**Data shown**
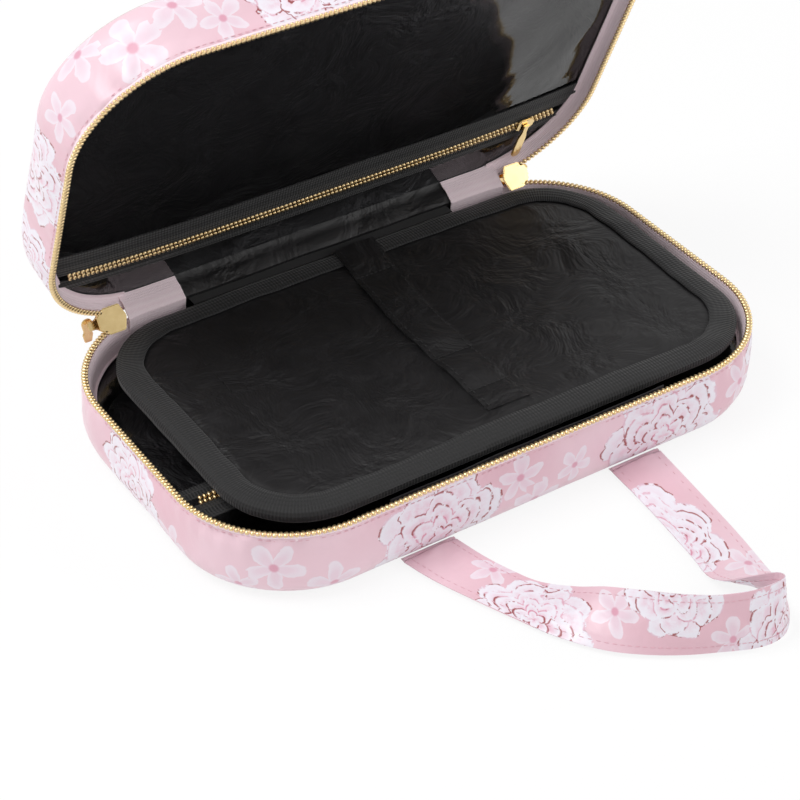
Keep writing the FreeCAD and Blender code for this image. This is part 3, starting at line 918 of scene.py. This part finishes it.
rows = []
binding_section = [(10.6, 0.15), (10.2, 0.62), (8.5, 0.72), (5.5, 0.66), (2.6, 0.45), (0.9, -0.3),
                   (0.1, -1.7), (0.2, -3.6), (1.2, -4.9), (3.0, -5.2), (6.0, -5.3), (9.5, -5.25),
                   (10.6, -4.9)]
section_run = [0.0]
for first, second in zip(binding_section, binding_section[1:]):
    section_run.append(section_run[-1] + math.hypot(first[0] - second[0], first[1] - second[1]))
page_perimeter = 2 * math.pi * PAGE_CORNER + 4 * (PAGE_HALF.x + PAGE_HALF.y - 2 * PAGE_CORNER)
for inset, rise in binding_section:
    row = []
    for index in range(page_around):
        turn = index / page_around
        wave = 0.5 * ripple(turn * 70, inset * 0.2, 51.0)
        place, normal = page_edge(turn, (inset + (wave if inset > 8 else 0.3 * wave)) * MM)
        top = page_top(place.x, place.y)
        z = top + (rise + 0.2 * wave) * MM if rise > -1 else page_high.z + rise * MM
        row.append((place.x, place.y, z))
    rows.append(row)
binding_map = lambda row, column: (column / page_around * page_perimeter, section_run[row] * MM)
binding = fabric("page_binding_tape", rows, binding_map, 0.5 * MM, grosgrain, closed=True, offset=1.0)
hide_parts("page_binding")
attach(binding, "page")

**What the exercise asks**
Please output the entire listing exactly as it stands.

**The solution**
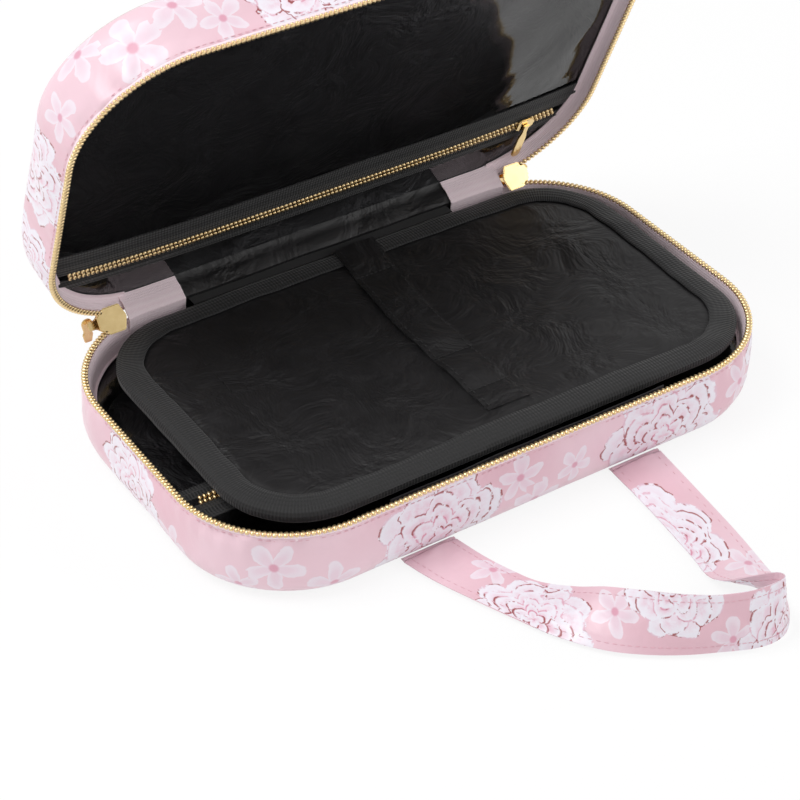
Keep writing the FreeCAD and Blender code for this image. This is part 3, starting at line 918 of scene.py. This part finishes it.
rows = []
binding_section = [(10.6, 0.15), (10.2, 0.62), (8.5, 0.72), (5.5, 0.66), (2.6, 0.45), (0.9, -0.3),
                   (0.1, -1.7), (0.2, -3.6), (1.2, -4.9), (3.0, -5.2), (6.0, -5.3), (9.5, -5.25),
                   (10.6, -4.9)]
section_run = [0.0]
for first, second in zip(binding_section, binding_section[1:]):
    section_run.append(section_run[-1] + math.hypot(first[0] - second[0], first[1] - second[1]))
page_perimeter = 2 * math.pi * PAGE_CORNER + 4 * (PAGE_HALF.x + PAGE_HALF.y - 2 * PAGE_CORNER)
for inset, rise in binding_section:
    row = []
    for index in range(page_around):
        turn = index / page_around
        wave = 0.5 * ripple(turn * 70, inset * 0.2, 51.0)
        place, normal = page_edge(turn, (inset + (wave if inset > 8 else 0.3 * wave)) * MM)
        top = page_top(place.x, place.y)
        z = top + (rise + 0.2 * wave) * MM if rise > -1 else page_high.z + rise * MM
        row.append((place.x, place.y, z))
    rows.append(row)
binding_map = lambda row, column: (column / page_around * page_perimeter, section_run[row] * MM)
binding = fabric("page_binding_tape", rows, binding_map, 0.5 * MM, grosgrain, closed=True, offset=1.0)
hide_parts("page_binding")
attach(binding, "page")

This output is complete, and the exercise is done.